┌─ Raw data
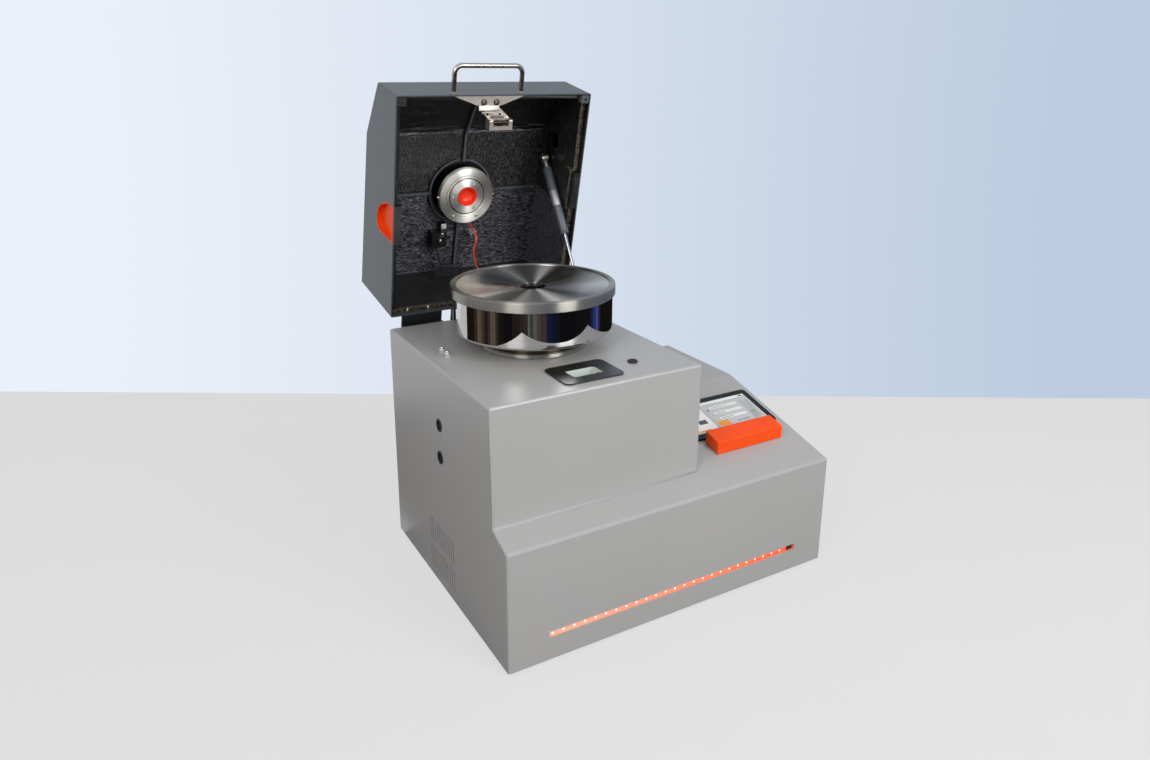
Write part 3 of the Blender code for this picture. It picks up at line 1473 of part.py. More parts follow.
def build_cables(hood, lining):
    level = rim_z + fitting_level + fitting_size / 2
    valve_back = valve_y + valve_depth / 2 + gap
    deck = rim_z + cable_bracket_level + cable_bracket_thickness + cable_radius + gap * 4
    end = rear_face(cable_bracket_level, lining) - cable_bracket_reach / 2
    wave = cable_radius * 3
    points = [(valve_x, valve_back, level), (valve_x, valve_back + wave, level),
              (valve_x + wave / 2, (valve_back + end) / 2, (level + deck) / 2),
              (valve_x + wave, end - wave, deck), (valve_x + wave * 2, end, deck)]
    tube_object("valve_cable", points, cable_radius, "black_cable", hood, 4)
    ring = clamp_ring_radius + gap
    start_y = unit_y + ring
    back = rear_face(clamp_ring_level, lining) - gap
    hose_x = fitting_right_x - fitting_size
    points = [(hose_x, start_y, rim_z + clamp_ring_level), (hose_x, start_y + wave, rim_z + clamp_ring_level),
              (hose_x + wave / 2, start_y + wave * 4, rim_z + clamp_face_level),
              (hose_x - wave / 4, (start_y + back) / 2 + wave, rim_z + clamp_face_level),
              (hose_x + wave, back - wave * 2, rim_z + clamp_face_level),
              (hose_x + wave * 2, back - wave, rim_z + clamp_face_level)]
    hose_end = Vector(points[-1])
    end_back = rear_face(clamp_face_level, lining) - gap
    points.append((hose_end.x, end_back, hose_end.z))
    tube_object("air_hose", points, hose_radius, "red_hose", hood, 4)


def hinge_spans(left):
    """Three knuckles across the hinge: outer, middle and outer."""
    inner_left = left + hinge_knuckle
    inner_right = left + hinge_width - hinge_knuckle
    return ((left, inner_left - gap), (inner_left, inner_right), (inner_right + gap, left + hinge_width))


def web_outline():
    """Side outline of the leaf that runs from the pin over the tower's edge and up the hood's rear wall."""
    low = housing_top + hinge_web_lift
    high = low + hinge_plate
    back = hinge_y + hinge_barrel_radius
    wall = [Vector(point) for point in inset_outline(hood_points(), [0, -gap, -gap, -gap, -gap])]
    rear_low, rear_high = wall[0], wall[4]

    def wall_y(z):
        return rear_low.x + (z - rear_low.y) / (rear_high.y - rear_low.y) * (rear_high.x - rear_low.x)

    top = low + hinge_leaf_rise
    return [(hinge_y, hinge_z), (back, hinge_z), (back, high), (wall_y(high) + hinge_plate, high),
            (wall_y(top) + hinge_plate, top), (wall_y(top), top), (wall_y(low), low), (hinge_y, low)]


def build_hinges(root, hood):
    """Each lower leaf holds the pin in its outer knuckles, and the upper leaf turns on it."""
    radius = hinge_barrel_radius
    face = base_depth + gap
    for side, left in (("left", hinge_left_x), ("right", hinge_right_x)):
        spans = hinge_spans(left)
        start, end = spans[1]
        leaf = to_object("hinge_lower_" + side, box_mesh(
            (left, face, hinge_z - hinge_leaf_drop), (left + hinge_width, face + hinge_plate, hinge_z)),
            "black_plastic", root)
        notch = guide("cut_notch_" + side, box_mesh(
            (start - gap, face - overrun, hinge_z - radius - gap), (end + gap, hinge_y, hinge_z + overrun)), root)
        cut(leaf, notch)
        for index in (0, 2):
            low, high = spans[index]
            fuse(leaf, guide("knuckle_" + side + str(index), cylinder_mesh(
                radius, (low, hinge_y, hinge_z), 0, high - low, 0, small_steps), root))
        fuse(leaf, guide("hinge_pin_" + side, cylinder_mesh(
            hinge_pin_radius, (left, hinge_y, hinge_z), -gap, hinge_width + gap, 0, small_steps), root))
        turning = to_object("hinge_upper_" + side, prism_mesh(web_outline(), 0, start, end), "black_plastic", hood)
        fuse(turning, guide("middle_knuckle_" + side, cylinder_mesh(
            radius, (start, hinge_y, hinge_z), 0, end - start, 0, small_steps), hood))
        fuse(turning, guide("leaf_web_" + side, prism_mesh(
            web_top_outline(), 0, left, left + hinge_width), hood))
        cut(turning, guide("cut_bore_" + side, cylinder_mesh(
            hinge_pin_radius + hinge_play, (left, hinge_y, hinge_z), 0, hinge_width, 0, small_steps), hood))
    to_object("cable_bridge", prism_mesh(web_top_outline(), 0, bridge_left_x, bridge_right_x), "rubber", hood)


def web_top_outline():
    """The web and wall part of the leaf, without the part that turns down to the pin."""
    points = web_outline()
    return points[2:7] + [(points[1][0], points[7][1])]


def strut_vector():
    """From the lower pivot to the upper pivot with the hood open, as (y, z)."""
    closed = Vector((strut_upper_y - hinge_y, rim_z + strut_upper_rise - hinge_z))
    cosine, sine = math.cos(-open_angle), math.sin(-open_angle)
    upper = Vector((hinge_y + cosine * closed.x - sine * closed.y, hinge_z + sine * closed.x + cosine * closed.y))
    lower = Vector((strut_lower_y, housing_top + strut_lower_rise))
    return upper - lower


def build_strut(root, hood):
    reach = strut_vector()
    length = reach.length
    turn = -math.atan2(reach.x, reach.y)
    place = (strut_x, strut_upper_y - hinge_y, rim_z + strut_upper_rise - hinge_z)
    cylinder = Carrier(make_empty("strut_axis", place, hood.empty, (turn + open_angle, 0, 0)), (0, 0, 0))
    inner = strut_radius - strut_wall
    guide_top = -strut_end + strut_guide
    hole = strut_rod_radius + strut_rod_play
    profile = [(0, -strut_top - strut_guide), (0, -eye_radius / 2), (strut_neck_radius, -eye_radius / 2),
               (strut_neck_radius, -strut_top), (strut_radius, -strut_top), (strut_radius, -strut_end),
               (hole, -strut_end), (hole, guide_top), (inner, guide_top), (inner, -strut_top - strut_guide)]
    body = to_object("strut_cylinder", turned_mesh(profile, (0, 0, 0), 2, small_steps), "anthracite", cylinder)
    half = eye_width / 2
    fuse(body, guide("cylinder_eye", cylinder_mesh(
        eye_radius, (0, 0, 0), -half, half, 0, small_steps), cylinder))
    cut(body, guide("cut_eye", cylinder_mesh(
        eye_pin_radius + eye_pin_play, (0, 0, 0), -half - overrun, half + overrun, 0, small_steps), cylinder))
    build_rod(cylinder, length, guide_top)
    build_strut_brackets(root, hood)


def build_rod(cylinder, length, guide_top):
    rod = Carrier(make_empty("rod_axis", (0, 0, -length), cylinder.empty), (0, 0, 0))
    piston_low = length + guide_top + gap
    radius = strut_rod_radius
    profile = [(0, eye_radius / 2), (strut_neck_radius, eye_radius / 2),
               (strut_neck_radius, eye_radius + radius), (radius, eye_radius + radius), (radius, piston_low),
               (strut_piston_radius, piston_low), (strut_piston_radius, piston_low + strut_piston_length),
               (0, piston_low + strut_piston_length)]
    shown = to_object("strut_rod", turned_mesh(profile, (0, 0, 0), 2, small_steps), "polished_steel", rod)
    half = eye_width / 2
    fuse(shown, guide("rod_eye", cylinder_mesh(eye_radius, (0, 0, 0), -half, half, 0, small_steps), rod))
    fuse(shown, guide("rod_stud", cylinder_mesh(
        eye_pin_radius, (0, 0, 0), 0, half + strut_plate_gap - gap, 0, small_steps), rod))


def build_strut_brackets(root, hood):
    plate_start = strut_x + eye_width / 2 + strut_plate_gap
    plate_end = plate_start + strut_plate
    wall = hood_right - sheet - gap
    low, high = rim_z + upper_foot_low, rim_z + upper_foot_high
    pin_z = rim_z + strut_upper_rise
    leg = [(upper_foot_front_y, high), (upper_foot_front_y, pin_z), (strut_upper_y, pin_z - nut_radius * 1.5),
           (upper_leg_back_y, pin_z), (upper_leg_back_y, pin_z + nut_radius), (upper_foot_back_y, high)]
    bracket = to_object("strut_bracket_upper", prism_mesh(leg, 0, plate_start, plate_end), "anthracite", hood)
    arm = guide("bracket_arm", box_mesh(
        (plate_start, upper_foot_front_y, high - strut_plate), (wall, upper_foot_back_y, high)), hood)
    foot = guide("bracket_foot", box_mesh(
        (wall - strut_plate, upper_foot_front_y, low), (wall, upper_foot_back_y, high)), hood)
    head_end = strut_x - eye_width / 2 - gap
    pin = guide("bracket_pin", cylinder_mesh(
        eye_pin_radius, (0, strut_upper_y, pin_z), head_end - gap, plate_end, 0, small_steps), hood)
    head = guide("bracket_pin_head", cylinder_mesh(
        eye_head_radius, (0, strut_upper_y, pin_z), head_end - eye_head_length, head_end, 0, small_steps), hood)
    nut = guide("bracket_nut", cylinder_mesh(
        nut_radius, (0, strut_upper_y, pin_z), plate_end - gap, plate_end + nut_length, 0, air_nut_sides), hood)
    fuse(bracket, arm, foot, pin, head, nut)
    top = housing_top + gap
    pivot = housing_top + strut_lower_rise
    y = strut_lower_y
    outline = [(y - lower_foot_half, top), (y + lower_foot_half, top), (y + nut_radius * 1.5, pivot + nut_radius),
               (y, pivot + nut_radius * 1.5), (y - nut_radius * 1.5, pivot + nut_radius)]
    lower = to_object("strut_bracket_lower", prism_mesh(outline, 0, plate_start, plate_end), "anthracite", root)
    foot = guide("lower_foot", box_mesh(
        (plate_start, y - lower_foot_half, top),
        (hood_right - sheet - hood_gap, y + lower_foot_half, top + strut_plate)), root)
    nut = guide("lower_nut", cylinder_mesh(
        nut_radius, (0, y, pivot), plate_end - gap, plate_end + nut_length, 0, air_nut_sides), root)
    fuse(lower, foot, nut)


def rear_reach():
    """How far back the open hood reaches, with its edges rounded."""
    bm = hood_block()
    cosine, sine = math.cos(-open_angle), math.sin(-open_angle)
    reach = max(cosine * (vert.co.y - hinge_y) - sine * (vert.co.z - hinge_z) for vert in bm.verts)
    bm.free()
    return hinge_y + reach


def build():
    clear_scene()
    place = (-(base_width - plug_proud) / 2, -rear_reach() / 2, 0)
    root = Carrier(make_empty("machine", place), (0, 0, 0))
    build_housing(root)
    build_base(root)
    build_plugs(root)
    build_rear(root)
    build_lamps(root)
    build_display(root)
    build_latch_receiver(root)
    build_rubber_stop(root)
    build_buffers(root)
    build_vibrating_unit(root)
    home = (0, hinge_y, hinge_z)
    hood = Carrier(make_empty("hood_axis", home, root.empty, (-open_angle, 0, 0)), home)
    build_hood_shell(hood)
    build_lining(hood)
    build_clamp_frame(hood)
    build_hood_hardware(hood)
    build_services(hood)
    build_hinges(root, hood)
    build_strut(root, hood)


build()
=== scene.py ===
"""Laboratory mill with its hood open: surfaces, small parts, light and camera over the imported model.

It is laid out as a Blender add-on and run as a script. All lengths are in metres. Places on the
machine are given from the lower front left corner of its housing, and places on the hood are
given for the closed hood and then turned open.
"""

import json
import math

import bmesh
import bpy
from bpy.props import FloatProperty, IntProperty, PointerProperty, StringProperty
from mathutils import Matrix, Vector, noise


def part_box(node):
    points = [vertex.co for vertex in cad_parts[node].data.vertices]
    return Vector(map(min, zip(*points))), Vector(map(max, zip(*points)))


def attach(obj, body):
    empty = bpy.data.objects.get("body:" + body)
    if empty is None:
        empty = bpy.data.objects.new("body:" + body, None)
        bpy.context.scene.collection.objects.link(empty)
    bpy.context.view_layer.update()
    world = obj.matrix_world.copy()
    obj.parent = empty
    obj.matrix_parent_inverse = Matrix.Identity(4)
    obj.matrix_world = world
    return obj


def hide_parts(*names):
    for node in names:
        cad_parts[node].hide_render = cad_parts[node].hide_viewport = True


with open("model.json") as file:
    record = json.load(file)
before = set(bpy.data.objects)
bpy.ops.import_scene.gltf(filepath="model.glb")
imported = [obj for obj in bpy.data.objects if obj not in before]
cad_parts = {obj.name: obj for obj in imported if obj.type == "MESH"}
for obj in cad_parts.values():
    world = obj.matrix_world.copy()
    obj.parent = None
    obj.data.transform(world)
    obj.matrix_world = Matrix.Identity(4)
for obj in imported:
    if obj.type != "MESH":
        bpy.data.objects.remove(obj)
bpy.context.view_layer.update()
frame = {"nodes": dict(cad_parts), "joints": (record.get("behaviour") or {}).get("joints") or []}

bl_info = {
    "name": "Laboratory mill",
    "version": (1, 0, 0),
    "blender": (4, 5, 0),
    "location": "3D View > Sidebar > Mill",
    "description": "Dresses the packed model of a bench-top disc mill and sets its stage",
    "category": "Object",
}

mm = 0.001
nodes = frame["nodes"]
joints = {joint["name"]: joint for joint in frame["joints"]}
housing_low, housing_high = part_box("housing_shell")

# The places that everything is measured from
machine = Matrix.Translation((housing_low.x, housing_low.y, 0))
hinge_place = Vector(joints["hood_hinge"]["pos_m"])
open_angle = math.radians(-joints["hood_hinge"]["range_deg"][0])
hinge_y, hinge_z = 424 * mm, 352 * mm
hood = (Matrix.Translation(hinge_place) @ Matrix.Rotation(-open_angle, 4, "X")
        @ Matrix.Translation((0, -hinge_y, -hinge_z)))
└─
Your task is to print the lines from the one containing "build_hood_hardware(hood)" through the one containing "import math", exactly and with nothing added.

◆ Final answer ◆
    build_hood_hardware(hood)
    build_services(hood)
    build_hinges(root, hood)
    build_strut(root, hood)


build()
=== scene.py ===
"""Laboratory mill with its hood open: surfaces, small parts, light and camera over the imported model.

It is laid out as a Blender add-on and run as a script. All lengths are in metres. Places on the
machine are given from the lower front left corner of its housing, and places on the hood are
given for the closed hood and then turned open.
"""

import json
import math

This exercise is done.